Willyard has failed to show that he is entitled to equitable tolling of the statute of limitations for
filing federal habeas petitions. 28 U.S.C. § 2244. As Judge Deere noted, Mr. Willyard waited
over eight months after the judgment was entered to file a state habeas petition and more than
eight months after the federal statute of limitations expired to file his federal habeas petition.

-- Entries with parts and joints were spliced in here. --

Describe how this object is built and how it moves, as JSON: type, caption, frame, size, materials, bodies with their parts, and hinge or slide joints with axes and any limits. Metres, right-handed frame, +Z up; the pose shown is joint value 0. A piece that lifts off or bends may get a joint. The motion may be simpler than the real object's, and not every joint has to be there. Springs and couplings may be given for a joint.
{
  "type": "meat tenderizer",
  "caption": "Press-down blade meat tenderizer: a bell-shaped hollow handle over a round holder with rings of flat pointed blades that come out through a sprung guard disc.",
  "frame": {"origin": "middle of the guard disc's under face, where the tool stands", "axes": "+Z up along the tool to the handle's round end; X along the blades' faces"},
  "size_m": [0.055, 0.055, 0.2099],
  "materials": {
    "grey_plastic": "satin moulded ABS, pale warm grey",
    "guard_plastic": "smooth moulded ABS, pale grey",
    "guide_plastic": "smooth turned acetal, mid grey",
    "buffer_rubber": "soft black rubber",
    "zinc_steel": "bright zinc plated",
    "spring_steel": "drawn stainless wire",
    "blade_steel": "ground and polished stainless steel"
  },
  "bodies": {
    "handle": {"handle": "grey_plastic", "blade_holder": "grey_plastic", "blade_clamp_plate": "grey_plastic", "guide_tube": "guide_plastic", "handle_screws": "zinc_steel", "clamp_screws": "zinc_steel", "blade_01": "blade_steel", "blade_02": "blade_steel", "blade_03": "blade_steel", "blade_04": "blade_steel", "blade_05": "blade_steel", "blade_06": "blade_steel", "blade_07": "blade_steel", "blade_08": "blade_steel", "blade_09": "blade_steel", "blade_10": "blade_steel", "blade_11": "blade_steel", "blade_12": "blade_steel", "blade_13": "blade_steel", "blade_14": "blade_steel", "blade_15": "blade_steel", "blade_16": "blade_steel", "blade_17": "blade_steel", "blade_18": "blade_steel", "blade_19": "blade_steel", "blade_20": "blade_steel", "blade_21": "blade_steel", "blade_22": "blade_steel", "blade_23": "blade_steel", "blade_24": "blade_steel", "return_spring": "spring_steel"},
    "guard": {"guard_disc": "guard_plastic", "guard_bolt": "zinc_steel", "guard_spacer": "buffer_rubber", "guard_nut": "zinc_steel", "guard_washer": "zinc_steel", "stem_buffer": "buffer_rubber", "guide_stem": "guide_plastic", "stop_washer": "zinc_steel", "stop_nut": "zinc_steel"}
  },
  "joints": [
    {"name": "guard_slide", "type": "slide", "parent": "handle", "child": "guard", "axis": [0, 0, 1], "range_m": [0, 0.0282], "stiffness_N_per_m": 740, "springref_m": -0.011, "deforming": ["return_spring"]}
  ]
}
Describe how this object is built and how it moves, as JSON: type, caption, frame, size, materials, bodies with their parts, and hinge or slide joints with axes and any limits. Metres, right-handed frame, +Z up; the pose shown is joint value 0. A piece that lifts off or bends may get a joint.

Mr. Willyard does not argue that he was unaware of the one-year federal limitations period or
that he was prevented by some extraordinary circumstance from complying with the limitations
period. Mr. Willyard has neither pursued his rights diligently nor established that extraordinary
circumstances prevented him from timely filing his petition for writ of habeas corpus in federal
court. See Holland v. Florida, 560 U.S. 631 (2010) (holding that a petitioner is entitled to
equitable tolling of the statute of limitations only if he shows that he has pursued his rights
diligently and that some extraordinary circumstances stood in his way and prevented a timely
Accordingly, judgment shall be entered dismissing this complaint with prejudice.
The Court will not issue a Certificate of Appealability because Mr. Willyard has not
made a substantial showing of the denial of a constitutional right. 28 U.S.C. § 2253(c)(1)-(2).
It is therefore ordered that:
Mr. Willyard’s petition is barred by the Statute of Limitations under 28 U.S.C. §
2244(d)(1) and is therefore dismissed with prejudice.
Mr. Willyard’s motions to compel discovery (Dkt. Nos. 13, 25) and his motion for
evidentiary hearing (Dkt. No. 34) are denied as moot.
This dismissal of Mr. Willyard’s complaint counts as a “strike” for purposes of 28
U.S.C. § 1915(g).
The Court certifies that an in forma pauperis appeal taken from the order and
judgment dismissing this action is considered frivolous and not in good faith.
SO ORDERED this 23rd day of March, 2015.